One respect in which SF differs from reality is that most stories take place in a world which has no science fiction, so the characters are unprepared for whatever they find to be happening.  The exceptions tend to involve media sci-fi rather than written SF:  in Mark Clifton’s When They Come from Space  (Fig. 2, 1962), ETs who’ve been watching our television broadcasts turn up in the form they expect us to expect.  In Galaxy Quest, the cast of a long-running and strangely familiar TV series are abducted by aliens who think it’s all true.  In Arthur C. Clarke’s story ‘Armaments Race’  (1954), one of the Tales from the White Hart  (Fig. 3), the special effects team of a US TV series have to produce a succession of ever-more-impressive death rays until they come up with a disintegrator which actually works.  It’s probably no coincidence that most of The Madonna and the Starship takes place on the New York set of a very similar series in 1953.  Dylan Thomas dies offstage halfway through the book, rather disappointingly since the characters know him and keep quoting him – in one scene going all round the line from And Death Shall Have No Dominion which James Blish used as a title for They Shall Have Stars, the second of his ‘Cities in Flight’ novels, just at that time.
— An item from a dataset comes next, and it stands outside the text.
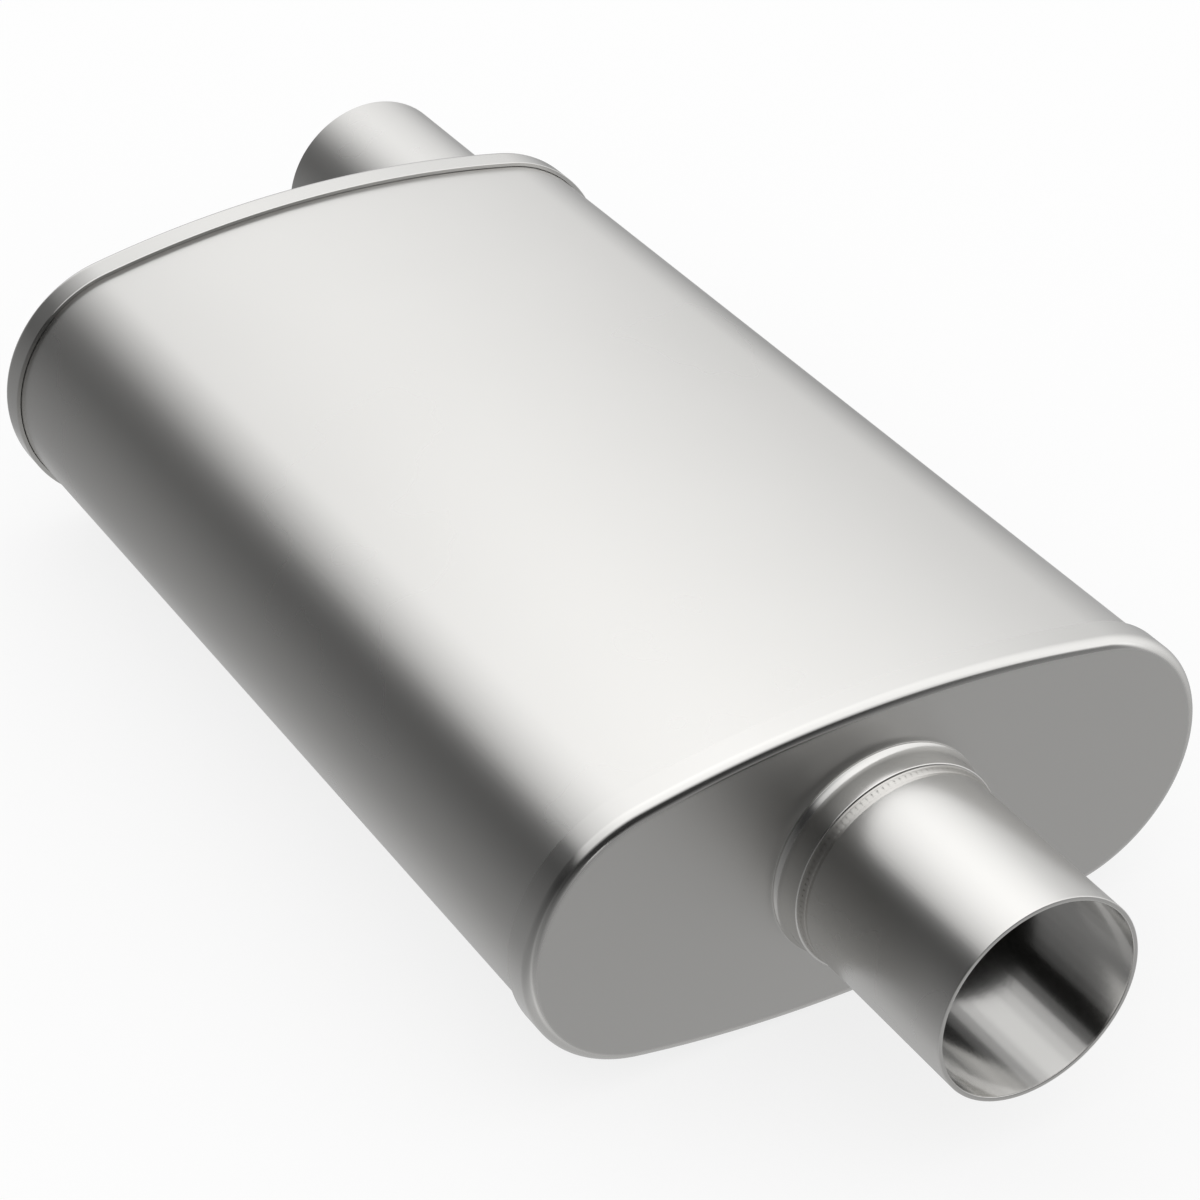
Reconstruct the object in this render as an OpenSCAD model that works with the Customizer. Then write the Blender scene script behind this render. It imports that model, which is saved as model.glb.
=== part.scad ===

The series may be imaginary but the sponsors are real:  ‘BROCK BARTON AND HIS ROCKET RANGERS!  Brought to you by Kellogg’s Sugar Corn Pops, with the sweetenin’ already on it, and Ovaltine, the hot chocolaty breakfast drink schoolteachers recommend!’  In Britain at that time few homes had television  (we watched the Coronation in a local hotel)  but we did have Dick Barton on radio and Dan Dare on Radio Luxembourg, sponsored by Horlicks  (Figs. 4 & 5), and its deservedly forgotten rival sponsored by Ovaltine, which featured a flying saucer crewed by very Young Adults and armed with a nuclear weapon – used to trigger a volcanic eruption, much like the one on page 17 of this book.  There was also a pretty dire US comic strip called Brick Bradford, published in the UK in the 1956 News of the World comic Rocket, which was just a year ahead of its timeJames Morrow is only two years younger than myself;  in the acknowledgements he claims that the inspiration for this book came from research rather than childhood memories, but I wonder.

“…even the grottiest pulp SF performs a salutary cultural function”, writes Morrow in his afterword.  His characters do take their young audience seriously, to the extent that each episode is followed by a short science lesson from ‘Uncle Wonder’, urging their child star and their viewers to try experiments at home, always ending with the mantra ‘Safety first!’  In consequence they are visited by a delegation of Qualimosians – “by-God extraterrestrials, complete with crustacean physiognomy, insectile eyes and an antisocial agenda”.  They’ve come to present the show with an award for its values, but also to wipe out irrationality  (in their view)  wherever they find it, especially in the form of religious belief.  Unfortunately Brock Barton shares studio facilities with a Sunday morning religious show called Not By Bread Alone, and the only way to save the world is to subvert it and present a ‘special’ portraying the Christian story as a hoax.

In The Encyclopedia of Science Fiction, John Clute’s entry on Morrow concludes, “JM’s work has been likened to that of Kurt Vonnegut, and similarities are indeed very evident  [as they are in what the Barton team do to Not By Bread Alone – DL]… But while Vonnegut never disbelieves in the medium of his art, JM has great difficulty giving credence to the artifices of fiction.  This may be the price paid for passion and clarity of mind;  and it may be a price worth paying.”  The metafiction of The Madonna and the Starship might have been written in answer to that.  Its central character is Kurt Jastrow, sharing his first name with you-know-who, but his last name with a distinguished astronomer and science writer, the author of Red Giants and White Dwarfs  (Fig. 6, “a masterpiece of science”, according to Wernher von Braun), Until the Sun Dies and The Enchanted Loom.  Paddy Chayefsky called him “the greatest writer on science alive today” and Sir Bernard Lovell said of him, “Very few scientists are capable of writing as fearlessly and honestly as Dr. Jastrow”.  Calling the character ‘Sagan’ would have been too obvious… but to whatever extent the Qualimosians represent the spirit of Richard Dawkins’s The God Delusion, the ‘live and let live’ moral of The Madonna and the Starship is closer to Sagan’s The Demon-Haunted World  (Fig. 7).  And what’s more, it’s funny!   My one regret is that we don’t see more of the child star, Andy Tuckerman, who gets only one good line but whose similarity to ‘Zuckerman’, the passionate opponent of nuclear proliferation, suggests Andy might have been intended for a bigger rôle.  But if his part in the story had to be abridged for publication, maybe that, too, was a price worth paying.